Discharge against medical advice in the Sydney Children's Hospital Network
Patients who discharge against medical advice (DAMA) from hospital carry a significant risk of readmission and have increased rates of morbidity and mortality. Using five years of admissions and diagnosis data, we sought to identify the demographic, clinical and administrative characteristics of DAMA patients in the Sydney Children’s Hospital Network. Using a bayesian logistic regression framework, we found statistically significant predictors of DAMA in a given admission were hospital site, a mental health/behavioural diagnosis, Aboriginality, emergency rather than elective admissions, a gastrointestinal diagnosis and a history of previous DAMA. Identification of these predictors of DAMA provides opportunities for intervention at a practice and policy level in order to prevent adverse outcomes for patients.
Transforming IMPALA: International Migration Law and Policy Assessment Database
The IMPALA database (http://www.impaladatabase.org/) contains migration and citizenship law and policy across countries and through time in a form that allows legislation, policy and some statistical data to be easily compared and measured. With one record for each visa type in each year, thousands of records of content have been entered, mostly manually, into a Qualtrics survey. SIH transformed the unwieldy manually-entered database to improve data exploration. We wrote software to ingest the Qualtrics responses (https://github.com/Sydney-Informatics-Hub/qualtrics-pandas), and to generate a more usable output with consistent metadata.
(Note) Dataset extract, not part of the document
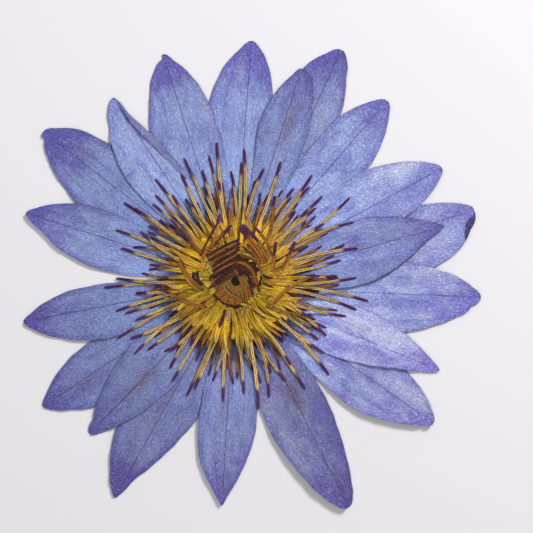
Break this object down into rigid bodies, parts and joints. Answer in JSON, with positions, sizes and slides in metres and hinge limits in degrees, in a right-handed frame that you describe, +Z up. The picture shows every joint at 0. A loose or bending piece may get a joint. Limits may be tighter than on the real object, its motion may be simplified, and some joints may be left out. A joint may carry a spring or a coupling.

Disease spectrum and management of children admitted with acute respiratory infection in Viet Nam
- Nguyen Thi Kim Phuong, Respiratory Department, Da Nang Hospital for Women and Children; Professor Ben Marais, The Children’s Hospital at Westmead Clinical School and Deputy Director, Marie Bashir Institute for Infectious Diseases and Biosecurity
- Faculty of Health Sciences
- Data Science (Dr Maryam Montazerolghaem )
- Description and basic visualization
This study aim to assess the acute respiratory infection (ARI) disease spectrum, duration of hospitalisation and outcome in children hospitalised with an ARI in Viet Nam. The result indicates that acute respiratory infection is a major cause of paediatric hospitalisation in Viet Nam, characterised by prolonged hospitalisation for relatively mild disease. There is huge potential to reduce unnecessary hospital admission and cost.